Glancing at the tally on IMDb, I note that almost everybody/thing won that was expected to win. Yawn. Kind of shocking that Blanchett walked away empty-handed from the industry she single-handedly built — but as far as I can tell, that was the evening’s biggest surprise (and besides, her currently-very-trendy Baby Accessory is sure to buoy her spirits).
Since Juno won for best screenplay, I demand a retroactive Best Screenplay Oscar for the equally brilliant Porky’s II: The Next Day. (I sure would hate to be a lit agent for the next few years!)
Speaking sincerely to that topic, where is the Oscar for the screenplay for Heathers? Really. Where? Because Heathers really is (at least) equally impressive — and far moreso for being a major pioneering effort (as far as I can see, the major pioneering effort — unless you count Repo Man) in poignant-edgy youth-trash-mouth cinema — rather than being merely a feisty amalgamation of random pieces which don’t fit together plausibly at all under close inspection.
I hereby award Daniel Waters the Uber-Screenplay Award for his far funnier and far less maudlin screenplay, Heathers — without which Juno wouldn’t have a snowball’s chance in a strip-club in Minnesota of existing.
This year, check out Daniel’s sophomore directorial feature effort, Sex and Death 101 — which is what happens when Heathers grows up — and which features the best performance of Winona Ryder’s career thus far (really; see it).
(Incidentally, I like female writers very much. I just prefer that they not be bombastic, self-obsessed assholes.*)
(But no surprise: Sofia Coppola won Best Screenplay without even bothering to write one!)
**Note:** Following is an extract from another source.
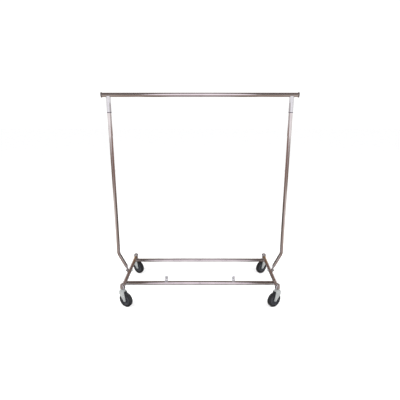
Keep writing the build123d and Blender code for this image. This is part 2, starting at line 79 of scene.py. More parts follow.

(*Some male writers have got that more than covered.)
The songs in Once are unaffectingly mediocre. Tagline: “Once Is Enough.”
I viewed No Country for Old Men and There Will Be Blood very carefully, and determined the former to be a pointless-if-professional exercise in dumb-ass macho murder, cowboy hats and repetitive lock-popping (not the dance, alas; the popping of actual locks); and the latter to be, on the whole, a suckfest. Cinematography, even? Nope. Nope, nope, nope. It’s bland, flat, tedious. You “Academy” people are shockingly wrong about things much of the time. (Must be all the hors d’oeuvres. Maybe you should go to Texas and actually look at it for real — then you might not think it’s so cool onscreen anymore. Except perhaps in True Stories — a superior film in all ways except for murder and lock-popping.)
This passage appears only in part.